In these cases people were cut off for weeks without drinkable water.
Again, with a family of four, it works out that you need to be storing a minimum 56 gallons of water, for a two week period.
Seems a lot eh..!!
Which begs the question: "Where the hell do I store that amount of water?”
Good question. 56 gallons of water is a fair amount after all. Is it possible?
Here's what I suggest......
Various Ways To Store Water
When you stop and think about it, there are actually quite a few different ways to store your essential water.
Obviously it is very 'space dependent', and if you are limited on you living space anyway, then pilling up more stock, and especially bulky water bottles, can be a problem.
After all you need space for any emergency food preps you have stored away as well..!
With limited storage, I would start with the smaller 24 case bottles.
These don’t take up much storage space, and you can begin by getting a few cases of water from most stores.
They are easy to store, or stack in a corner, or even under your bed.
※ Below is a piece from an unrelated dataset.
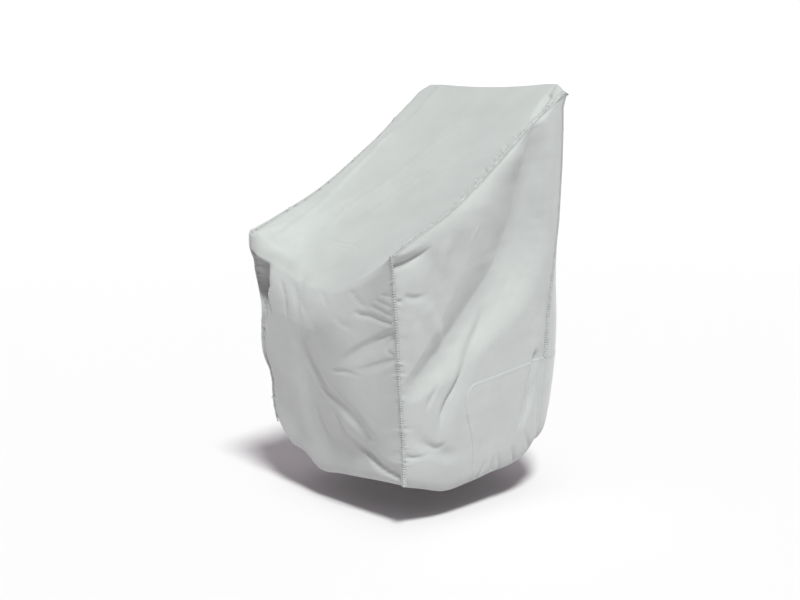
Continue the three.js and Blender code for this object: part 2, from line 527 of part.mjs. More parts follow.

Making them ideal in a confimed space.
As well as small bottled water, theses also the emergency canned water route, again quite space saving.
For those on a tight budget, you can also use empty bottles that have a saleable cap. These can then be re-filled up enabling you to store your water in as well.
* these must be thoroughly cleaned and washed out first though, and also worth adding a water purification tablet as well.
If you are able to find more storage room, I sugest using the larger 15 ltr water cooler bottles.
To get a total of 56 gal (250ltr) you would need 17 bottles, which, if stacked properly would only take up a small space in a garage or spare room.
These type of water containers are also very handy, making perfect larger storage for a vehicle bugout situation.
Any bigger than this would probably be too difficult to move around, which is something to consider with water storage.
If you go with the larger 15 gallon or even the 55 gallon water barrels it will mean they stay where they are put, as they are very heavy and difficult to move around, plus storing water in this way will need monitoring and treatment to ensure it stays fresh.
Unless you are very sure of your safety in hunkering down and bugging in, I would go for the 15ltr bottles every time.
A rack system is ideal for good storage and, of course for stock rotation, something that is most important to get the best from your supplies.
They can be moved around easily and are far more practical and manageable.
Of course you don't have to follow my recommendations. I base them on my experience on wild camping and the like, where I have a litre of water per day for drinking and cooking.
It works fine for me...
Along with water storage, I highly recommend having several water filtration filter bottles.
They give instant, clean, safe drinking water from any old puddle or stream, and are a very useful, all round bit of kit.